Researchers at the Department of Energy’s Oak Ridge National Laboratory have definitively linked the function of a specific domain of proteins important in plant-microbe biology to a cancer trigger in humans, knowledge that had eluded scientists for decades.

The team’s findings, published in Nature Communications Biology, open up a new avenue for the development of selective drug therapies to fight a variety of cancers such as those that begin in the breast and stomach.

ORNL scientists set out to prove experimentally what they first deduced with computational studies: that the plasminogen-apple-nematode, or PAN, domain is linked to the cell proliferation that drives tumor growth in humans and defense signaling during plant-microbe interactions in bioenergy crops. The association was first made as researchers explored the genomes of crops like poplar and willow.

In the latest study, the ORNL team pinpointed four core amino acids called cysteine residues in the HGF protein critical to the PAN domain’s function and studied their behavior in human cancer cell lines.
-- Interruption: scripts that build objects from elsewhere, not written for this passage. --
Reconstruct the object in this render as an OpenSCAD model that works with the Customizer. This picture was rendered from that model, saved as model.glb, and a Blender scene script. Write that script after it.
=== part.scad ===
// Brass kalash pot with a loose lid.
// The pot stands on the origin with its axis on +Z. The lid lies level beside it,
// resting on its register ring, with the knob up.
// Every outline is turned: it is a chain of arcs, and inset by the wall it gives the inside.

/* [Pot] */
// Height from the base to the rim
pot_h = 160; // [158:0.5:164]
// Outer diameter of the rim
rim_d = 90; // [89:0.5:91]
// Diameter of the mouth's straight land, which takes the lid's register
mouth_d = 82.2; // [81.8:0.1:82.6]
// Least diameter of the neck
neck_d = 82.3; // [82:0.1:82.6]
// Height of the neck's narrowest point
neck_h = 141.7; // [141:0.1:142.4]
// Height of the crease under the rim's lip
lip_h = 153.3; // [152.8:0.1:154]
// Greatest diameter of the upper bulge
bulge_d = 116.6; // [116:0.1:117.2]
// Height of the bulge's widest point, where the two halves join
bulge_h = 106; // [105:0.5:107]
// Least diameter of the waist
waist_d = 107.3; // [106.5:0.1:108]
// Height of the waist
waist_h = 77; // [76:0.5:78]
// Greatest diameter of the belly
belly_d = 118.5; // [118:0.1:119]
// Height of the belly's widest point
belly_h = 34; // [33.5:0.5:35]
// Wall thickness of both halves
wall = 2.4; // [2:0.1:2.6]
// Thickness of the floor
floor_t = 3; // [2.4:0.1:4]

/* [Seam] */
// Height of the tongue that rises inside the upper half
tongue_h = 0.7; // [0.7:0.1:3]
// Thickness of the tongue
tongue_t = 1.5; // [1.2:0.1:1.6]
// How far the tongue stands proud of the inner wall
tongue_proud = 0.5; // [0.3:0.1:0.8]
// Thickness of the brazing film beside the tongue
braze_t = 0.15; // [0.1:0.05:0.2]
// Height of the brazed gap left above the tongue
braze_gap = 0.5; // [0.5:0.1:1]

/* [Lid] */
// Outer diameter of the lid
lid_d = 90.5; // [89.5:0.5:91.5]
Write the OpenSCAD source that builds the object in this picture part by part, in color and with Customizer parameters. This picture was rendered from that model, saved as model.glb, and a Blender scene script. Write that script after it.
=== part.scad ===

They found that mutating any one of those amino acids turned off the signaling pathway known as HGF-c-MET that is abnormally heightened in cancer cells, causing them to rapidly multiply and spread.

Since cysteine residues are known to have many functions, the scientists also randomly tested other cysteines throughout the protein and found that none of them had the same impact on shutting down HGF-c-MET signaling. Mutating the four key cysteines had no effect on the overall structure of the protein, and merely inhibited the cancer signaling pathway, the team noted in the study.

Disrupting the right signal is one of the biggest challenges in developing new cancer therapies, said ORNL geneticist Wellington Muchero.